Tagged as: Dating, Troubled relationships<< Previous question   Next question >>
Question - (10 November 2007) 5 Answers - (Newest, 10 November 2007)
A female United States age 41-50, *nceagirl writes:

It may sound crazy but I've been dating my boyfriend for a little over 3 months and I know I want to be committed to him. It literally took us 3 days to fall in love. I've been engaged twice and been in other long-term relationships, but I knew right away with him! I feel like he's the one i want to be with.

Now, I have issues because I don't have much family and actually just have my Mom and that's it. I'm 30 which sounds young but i grew up fast. Point is, I want a family! I never really press the issue with any boyfriends but most of them are "commitment types". Well this one isn't. He's not even been in a relationship for 7 years.

I just try to tell him the above and how I feel and that I hope that that's what he eventually wants and he says we shouldn't be talking about that because we've only been together for 3 months. Fair enough, he's afraid. But I'm not asking for it to be today or even this year or next. But eventually, that's what I need to make me happy.
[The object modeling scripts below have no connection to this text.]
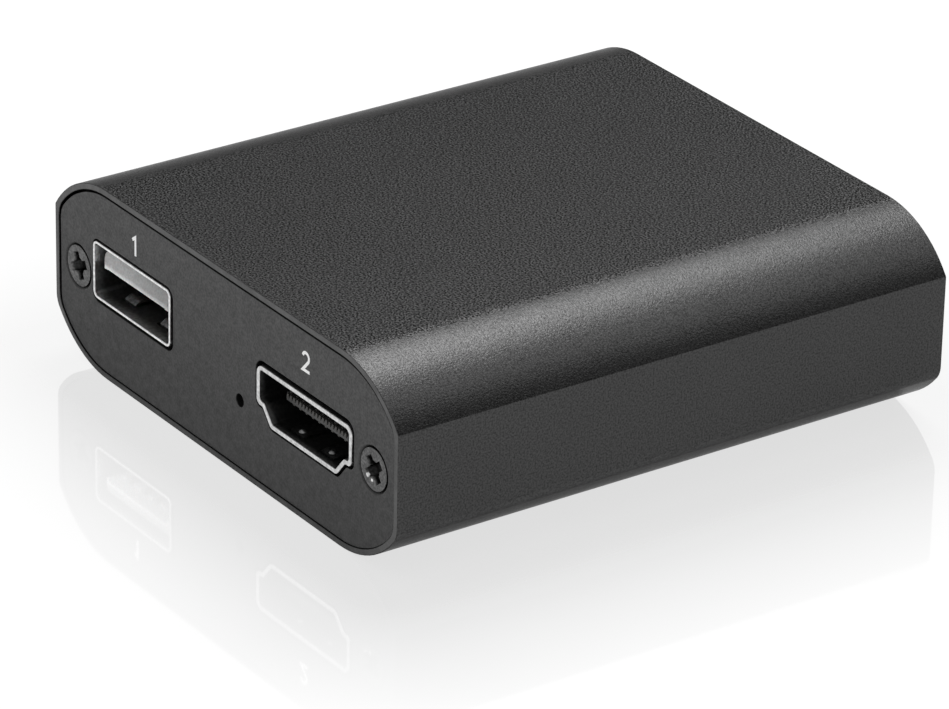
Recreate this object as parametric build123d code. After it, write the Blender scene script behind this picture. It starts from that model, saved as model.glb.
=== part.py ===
from build123d import *
import os
from math import atan2, sqrt, tan

os.makedirs("parts", exist_ok=True)

# A small video capture box: an extruded aluminium case with an inset plate at each end, and one
# circuit board that carries a USB socket, two video sockets and the electronics.
# Millimetres. +Z is up, the front plate faces -Y, and +X is to the right seen from the front.
# The origin is under the middle of the case, on the surface that it stands on.

# Case
body_width = 55.4
body_height = 18.7
body_length = 58.3
shoulder_width = 8.75     # across, from the flat top to the flat side
shoulder_drop = 4.58      # down, from the flat top to the crease
wall = 1.6
lip = 0.6                 # what is left of the wall round an inset plate
cut_overrun = 1.0         # how far a cut runs past the face that it opens

# End plates
plate_thickness = 1.5
plate_recess = 0.1        # the plate lies this much behind the end of the case
plate_gap = 0.14          # gap between plate and lip
plate_drop = 0.11         # the plate lies this much low in its seat
plate_shift = 0.04        # and this much towards +X
plate_corner_radius = 2.4
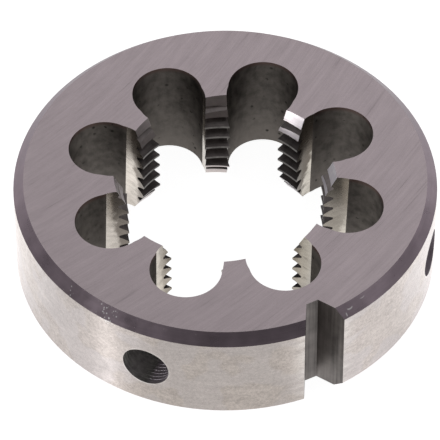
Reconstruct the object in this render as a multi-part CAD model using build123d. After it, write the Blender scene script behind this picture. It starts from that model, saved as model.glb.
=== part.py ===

I've decided to give the relationship a chance and to re-evaluate it at 6 months but not go past a year of dating without at least talking about having a serious commitment.

Thing is, we spend every day together usually at his place (i know, my bad) and when I want to leave he will get upset. He wants me here all the time living out of a suitcase but won't talk about my dreams of having a family.

Somebody have a new angle or advice? Thank you!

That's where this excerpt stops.